In conversation, he slips easily into sports metaphors when discussing courtroom litigation. Sometimes, it’s not clear whether he’s speaking about football or a legal fray. “A lot of lawyers play not to lose, rather than to win,” he says. “But you can’t do that. That’s why there are so many great fourth-quarter comebacks.”
And he offers this lesson from the world of athletic contests: don’t dwell on your mistakes. “If a lawyer asks a bad question or gets a bad answer, the worst thing he or she can do is brood on it,” Burns says. “If you do, as sure as I’m Bubba, you’ll get beat on the next play too.”

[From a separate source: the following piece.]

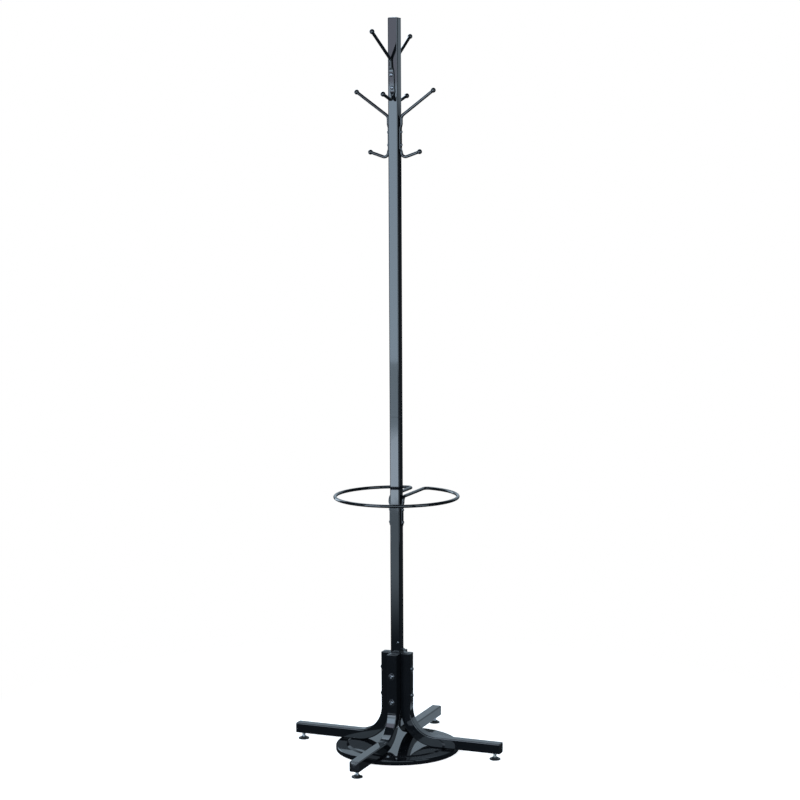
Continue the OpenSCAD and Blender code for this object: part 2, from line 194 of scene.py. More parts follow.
# Outline of the threaded insert round its hole: radius, height, fillet
INSERT_OUTLINE = [(GLIDE_HOLE_R, INSERT_TOP, 0), (GLIDE_HOLE_R, INSERT_BOTTOM, 0.4 * MM),
                  (FLANGE_R, INSERT_BOTTOM, 0.5 * MM), (FLANGE_R, LEG_UNDER, 0),
                  (SOCKET_R, LEG_UNDER, 0), (SOCKET_R, INSERT_TOP, 0), (GLIDE_HOLE_R, INSERT_TOP, 0)]

# ---- how finely the shapes are divided ----

CORNER_STEPS = 6
FILLET_STEPS = 6
ROD_COUNT = 40
CAP_EASE_STEPS = 5
HEAD_STEPS = 12
HEAD_COUNT = 96
WASHER_COUNT = 64
LEG_BEND_STEPS = 48
DISC_COUNT = 256
HOOK_LOW_STEPS = 32
HOOK_ROD_STEPS = 60
HOOK_UP_STEPS = 24
BALL_FILLET_STEPS = 6
BALL_STEPS = 28
BALL_COUNT = 48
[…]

Combining his competitive spirit with the force of his intellect has made Burns a hot commodity with his law firm’s clients. “Before I ever met him in person, I met Bubba through his files,” says Scarlett Lieck, senior vice president and claims director for Texas General Agency, a San Antonio-based insurance company that underwrites auto, commercial and general liability insurance. “When I came into this job, in 1994, I was reviewing all the files and, of all the attorneys we used, his cases impressed me most — the reporting, the accuracy: nobody knows medical issues like Bubba Burns.”
Brown, his former law partner, concurs. He recalls teaming up with Burns on a case that they inherited from another lawyer. There was a “time crunch,” Brown says, and their prospects were “dismal.” “But he got a physician at the last minute who looked at all the X-rays and CAT scans and we won the case. He has good contacts and good rapport with the medical field and he’s willing to put in the time.”
For his part, Burns adheres to a tried-and-true formula: know the rules of evidence and civil procedure, know the law applicable to your case, know the medical material and know the facts. Within that framework, he describes every lawsuit as “putting a big old puzzle together.”
“Sometimes the pieces you get are ugly,” he says. “It may be that my client was involved in a car wreck and ran a stop sign, for example. Or my client was sniffing cocaine. You’ve got to put all of that in the puzzle.”
To conceal information or to obfuscate the truth, he says, will infuriate judge and jury both. By the same token, if he sees inconsistencies in the opposition’s testimony, he’ll seize on them instantly. “A lot of lawyers say that they want the jury to like you,” he says. “But I think it’s more important that they trust you.
“You may not have anyone on that panel who’s like you,” he adds. “You may have nothing in common with them. That’s why trust is so important.”